The second leg of the IRB Sevens World Series begins in Dubai on November 30, giving coach Gordon Tietjens only a small window to get the All Blacks Sevens team into top class condition.
But the master Sevens coach is used to this situation and thrives on the challenge of producing the world's best team every year, despite going up against the Fijians with their distinct advantage of playing a game all year round that is a national religion.
Tietjens was impressed with the fitness levels shown by the training squad based at Mount Maunganui this week and will announce his squad for the rest of the World Series in Tauranga tomorrow.
"The biggest challenge is to get the guys up to standard," Tietjens said.
"To be good at this game you have to be training and playing it, and we don't have enough of it.
"They have all just come out of ITM Cup and missed out on Super 15 selection, so all of a sudden Sevens has become their only pathway to remain at that competitive level of rugby.
"So for two weeks they have had heaps of Sevens specific conditioning and specific training before they came to this camp.

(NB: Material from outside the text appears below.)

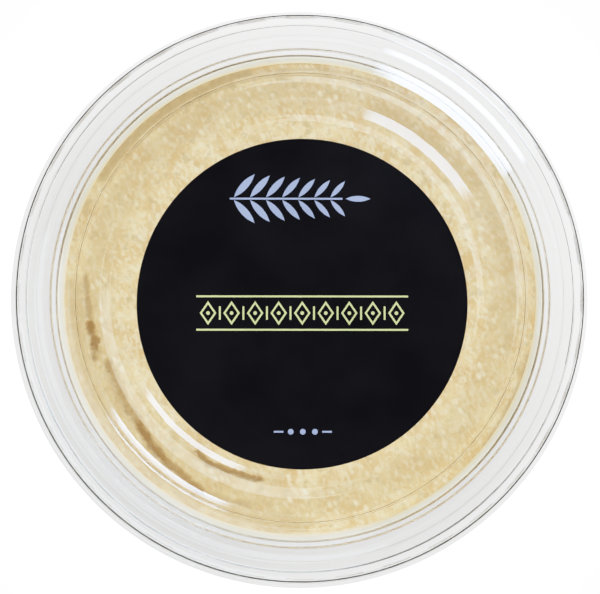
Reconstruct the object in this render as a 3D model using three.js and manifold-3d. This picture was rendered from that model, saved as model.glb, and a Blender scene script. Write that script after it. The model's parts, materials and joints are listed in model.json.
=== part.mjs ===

"Remember teams in Fiji, in particular, play every week and they have got thousands of them. It is unbelievable. That is what we are up against in conditioning levels but I have seen enough today to think we can have a very good side."
When it comes to conditioning, the All Blacks Sevens team could not be in better or more experienced hands. Mark Harvey has joined the management after eight years as head trainer at the Blues and a 21-year career in the Navy.
If you are thinking old school training then you are right and Tietjens is delighted to have Harvey on board full time.
"The players I believe have come into this camp in probably better shape than I thought initially and that is through Mark Harvey. He has really worked them, pushes them really hard and has challenged them. I am very impressed with all the testing results that have come in so far so he has done really well."
One player who found out firsthand yesterday what old school metabolic training is like was Bay of Plenty winger Jack Wilson.
Wilson tweaked a hamstring so was on light duties that included boxing, reflex training, stretching, and Harvey's lizard walk, which is not for the feint hearted.
One member of the management team quipped "you don't want to get injured in this team, it's tougher than the full-on training".
But there were no complaints from Wilson, who would dearly love to make Tietjens' team tomorrow.
Next stop Dubai has its own unique character on the World Series circuit but for Tietjens it does not matter where they play as the fundamentals are the same everywhere they go.
"The biggest challenge for us is not only the travel factor but also getting the fitness levels right. If we can leave here in really good shape and do all the hard yards in New Zealand, then once we get over the travel we can start gelling as a team.
"That is the biggest key, the character of the side, pulling the team together and playing for each other.
"I am lucky I have a nucleus of players here who have been part of the side going to Dubai for the last five years and know what to expect. They are the players like DJ Forbes, Tim Mickelson, Lote Raikabula and Tomasi Cama that guide the younger players when they are going on big trips like that.
"They are hugely important to us. I found it really difficult on our trip to Australia as I had seven new faces, so it was really, really tough and the senior guys had to shoulder a huge amount of work going into that first tournament."
The excitement and buzz surrounding Sevens after being named an Olympic sport at the 2016 Rio games continues to flow over to the regional tournaments Tietjens has been to over the last month, including the highly successful Bay of Plenty club tournament won by Te Puna.
He says the game is getting bigger and growing in stature. "The crowds are getting bigger too and I still have the same passion for it. It is quite nerve racking when you go into a Comms Games, and certainly it will be at the Olympic Games, but one step at a time.
"This year our main emphasis is doing well in the World Series with the goal of winning that World Cup."
Wilson may have been the only Bay of Plenty representative at this week's training camp but Tietjens says the Sevens game is in good heart in the Bay and only injury prevented more players from being selected.
"The last couple of weeks I thought Sevens rugby is on the right track. We have been a great Sevens province over the years and we are looking certainly to get better at it.
"Every team has a little bit of a lull, where they are looking to build players, and they are building a base right now.
"Toby Arnold would be in the side but he is injured, as is Jason Hona who has played for New Zealand, and Solomon King is coming back to play for the Bay, I understand. So they will have a particularly strong side when they all get together and back on the track."